Chinese researchers have reached a new milestone in superconducting technology. On Sunday, they announced the successful generation of a steady magnetic field of 351,000 gauss using a fully superconducting magnet.
This achievement breaks the previous world record of 323,500 gauss and highlights China’s progress in advanced magnet technology.
The magnet was developed by the Institute of Plasma Physics of the Chinese Academy of Sciences (ASIPP) in Hefei, Anhui Province. The project also involved the Hefei International Applied Superconductivity Center, the Institute of Energy of the Hefei Comprehensive National Science Center, and Tsinghua University.
For comparison, Earth itself acts as a giant magnet but generates a geomagnetic field of only about 0.5 gauss. That means the newly achieved field is more than 700,000 times stronger than Earth’s natural magnetic field.
Importance of the breakthrough
According to the research team, this development will help accelerate the commercialization of advanced superconducting scientific instruments.

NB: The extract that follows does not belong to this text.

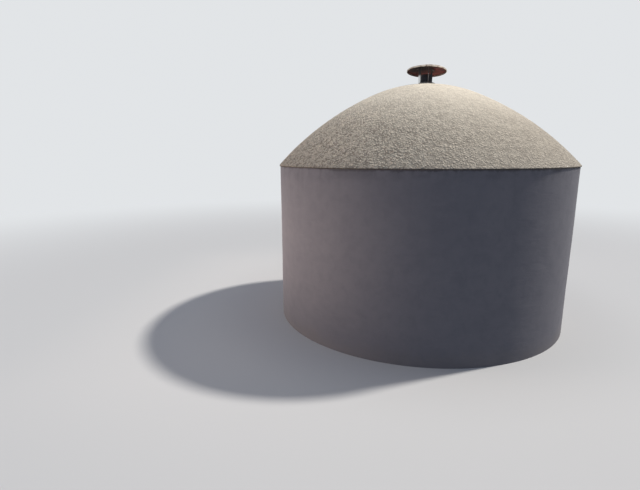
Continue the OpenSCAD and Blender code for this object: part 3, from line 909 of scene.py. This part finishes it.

One key example is nuclear magnetic resonance spectrometers, widely used in fields such as medical imaging and chemical analysis.
Beyond that, the magnet offers crucial technical support for several cutting-edge areas. These include fusion magnet systems, space electromagnetic propulsion, superconducting induction heating, magnetic levitation technologies, and efficient power transmission systems. Each of these areas requires extremely strong and stable magnetic fields to operate effectively.
Liu Fang, a researcher at ASIPP, explained that the magnet uses high-temperature superconducting insert-coil technology. This is coaxially nested with low-temperature superconducting magnets to create stability under extreme conditions.
Overcoming technical challenges
The team faced several engineering obstacles before reaching the record-breaking performance. They had to solve issues such as stress concentration, shielding current effects, and multi-field coupling effects that occur under low-temperature and high-field environments.
By overcoming these hurdles, the researchers significantly improved both the mechanical stability and electromagnetic performance of the magnet. The new design ensures the system can remain stable during long operations without losing performance.
In the test run, the magnet was energized to 35.1 tesla and maintained steady operation for 30 minutes. It was then safely demagnetized, proving the reliability of the new approach. This demonstration confirmed that the technology can handle extended use in demanding conditions.
Applications in fusion and beyond
Superconducting magnets are a vital part of magnetic confinement fusion devices. These devices use powerful magnetic fields to form a “magnetic cage” that confines plasma at extremely high temperatures, enabling sustained nuclear fusion reactions.
ASIPP has been deeply involved in fusion research for many years. The institute has also achieved complete localization of superconducting materials, devices, and systems in China, reducing reliance on imports.
As the main Chinese unit participating in the International Thermonuclear Experimental Reactor (ITER) project, ASIPP has taken responsibility for several critical components. These include superconductors, correction coils, and magnet feeders that will support the world’s largest fusion experiment.